Unfortunately I'm in the midsts of marking for the end of the semester so I'm unable to give a detailed response. First, I want to express gratitude to N.Pepperell for so thoughtfully and earnestly thinking with me in both a spirit of friendship and critical questioning, aimed, I think, at producing something or collaboratively developing something rather than simply opposing positions to one another. In a former post, N.Pepperell expressed worries that I took him/her to be criticizing or dismissing me (with regard to my claim that "the One is not") which I did not, nor do I take these remarks to be presented in this spirit. The worries I expressed about the thesis that the One is not are my own worries (here and here and here), namely that I sometimes recoil from this thesis and its implications, finding myself concerned that it is absurd or incoherent. Rather, I take N.Pepperell's comments as working notes revolving about a shared set of questions and concerns.

It seems to me that what N.Pepperell is groping for is the expression "performative contradiction". That is, in suggesting that there is a conflict between the content of my post and the form of my post, the suggestion seems to be that at the level of content, the ontological claims being advanced say one thing, while the form in which these claims are advanced say quite another. It would be here that all the issues of self-reflexivity emerge, for if my claims about individuation hit the mark, then 1) an onto-epistemological theory of individuation must account for how it itself came to be individuated. To put this point a bit differently, my meditations on these issues perhaps suffer the old joke of a man alone in a room asked by a passing traveller whether anyone is there and responding "no", thereby missing the obvious fact that he is there. I am "counting myself out" of the very thing I am talking about, and thus suggesting a transcendence that the content of my post forbids. 2) The nature of critique with regard to other epistemologies and ontologies is significantly transformed as one can no longer say that they are simply mistaken-- which would simply be another variant of the subject/object divide, i.e., the thesis that the world has been erroneously represented --but must instead tell some sort of story as to how these onto-epistemologies came to be individuated.

N.Pepperell remarks that,
I should note that I am being very sloppy with my language here - this is not how Sinthome would express this problematic - I’ll ask forebearance on this issue because my “target” in this analysis is not actually how we can best understand individuation, but instead something more abstract: I’m trying to illustrate something about the habits of thought into which most of us - including myself - tend to fall when we seek to resolve this kind of philosophical dichotomy.
If I am understanding N.P. correctly, then s/he is referring to the habit of thought that continues to evaluate things other than itself in terms of the subject/object divide, while nonetheless having purported to reject this representational conception of the world. Thus, for instance, Deleuze argues that we must shift from a theory of knowledge to a theory of learning throughout Difference and Repetition, and must examine things in terms of how they come to be individuated or produced rather than how they are to be truly represented, and then proceeds to denounce Hegel, Kant, Plato, and others as getting it wrong without applying these very principles to their thought.

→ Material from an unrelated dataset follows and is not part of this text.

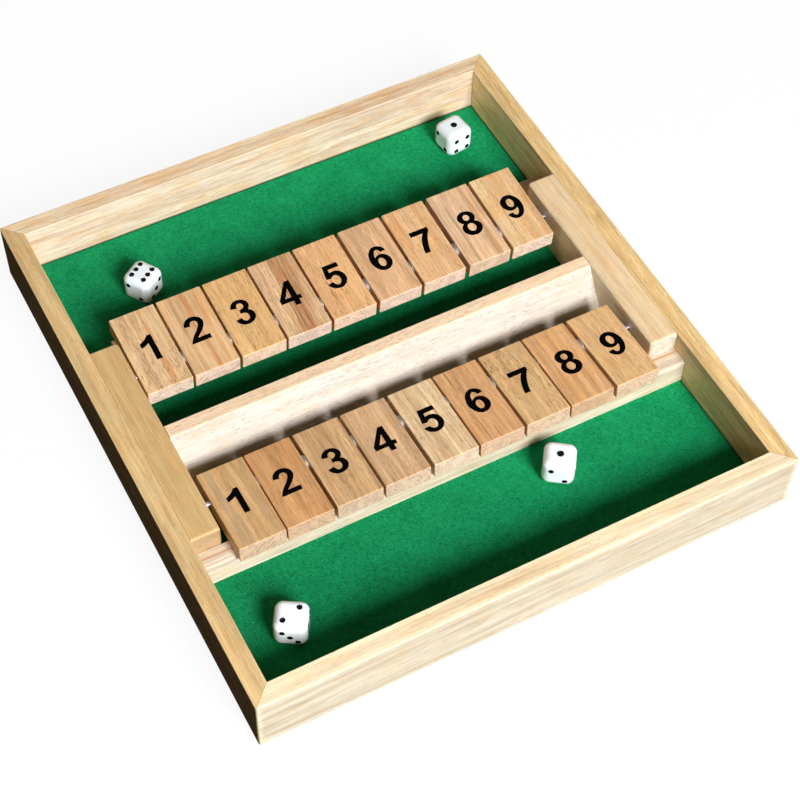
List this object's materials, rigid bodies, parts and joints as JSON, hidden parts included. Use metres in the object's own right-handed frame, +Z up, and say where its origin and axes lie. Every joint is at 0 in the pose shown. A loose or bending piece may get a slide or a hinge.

It seems to me that there are a couple of thinkers that would be very fruitful in helping to address these sorts of questions. The German philosopher-sociologist, Niklas Luhmann, develops a good deal of his systems theoretical sociology around the theme of self-reflexivity and "observing the observer". These themes are developed very explicitly in texts such as Theories of Distinction and Essays on Self-Reference, but also in his magnificent and dense work Social Systems, where he argues, among other things, that a theory of society must also self-reflexively account for its own claims. Following the obscurantist mathematician Spencer-Brown, Luhmann argues that we can't observe anything prior to drawing a distinction. For instance, we might draw a circle on a piece of paper, thereby distinguishing an outside and an inside. Once a distinction has been drawn, it becomes possible to indicate things on the basis of the distinction (I can now say something is inside or outside). The key point is that the distinction is on the side of the observer, not the thing itself. From this Luhmann draws the conclusion that we can only have system-specific knowledge and can never know the world as such. I follow Luhmann part of the way, however, my criticism has been that the conclusion he draws from this line of reasoning repeats the representationalist tradition in epistemology, assuming that there's a world "out there" in itself that can never be known-- he often draws skeptical conclusions from his sociological work --and that Hegel's critique of the ding-an-sich or thing in itself shows why there is no thing in itself. Nonetheless, Luhmann provides a number of readily available tools for handling these issues of self-reference.

On the other side of the spectrum, it seems to me that this discussion can be profitably situated by taking a page from the Marxo-Hegelian playbook. Marx argues that each age develops a specific epistemology and ontology on the basis of its economics. I am not sure that I'm ready to follow Marx all the way with his economic determinism, but what makes Marx of interest here is that he doesn't simply argue that an epistemology or ontology is wrong or mistaken, but shows how these philosophies are individuated as solutions to a problem (here and here) within a particular socio-historical field. For instance, when an analyst approaches the fantasy of an analysand, he does not do so by showing how it is a distorted representation of reality or falsehood. After all, for Lacan reality is framed by fantasy and thus functions like a Luhmannian distinction or a window through which the subject selects between what is relevant and mere noise where desire is concerned. Rather, analysis proceeds as the analysand comes to discover the manner in which the fantasy (which very well might never be discussed as a fantasy) resolves a certain deadlock with regard to the desire of the Other or solves a particular problem of desire for the analysand. In short, fantasy is not treated as an error. Similarly, the philosophical and theoretical formations of history could productively be approached not in terms of the error/non-error distinction, but as a series of individuations responding to particular sets of problems. Hopefully I have heard some of what is in N.Pepperell's marvellous posts.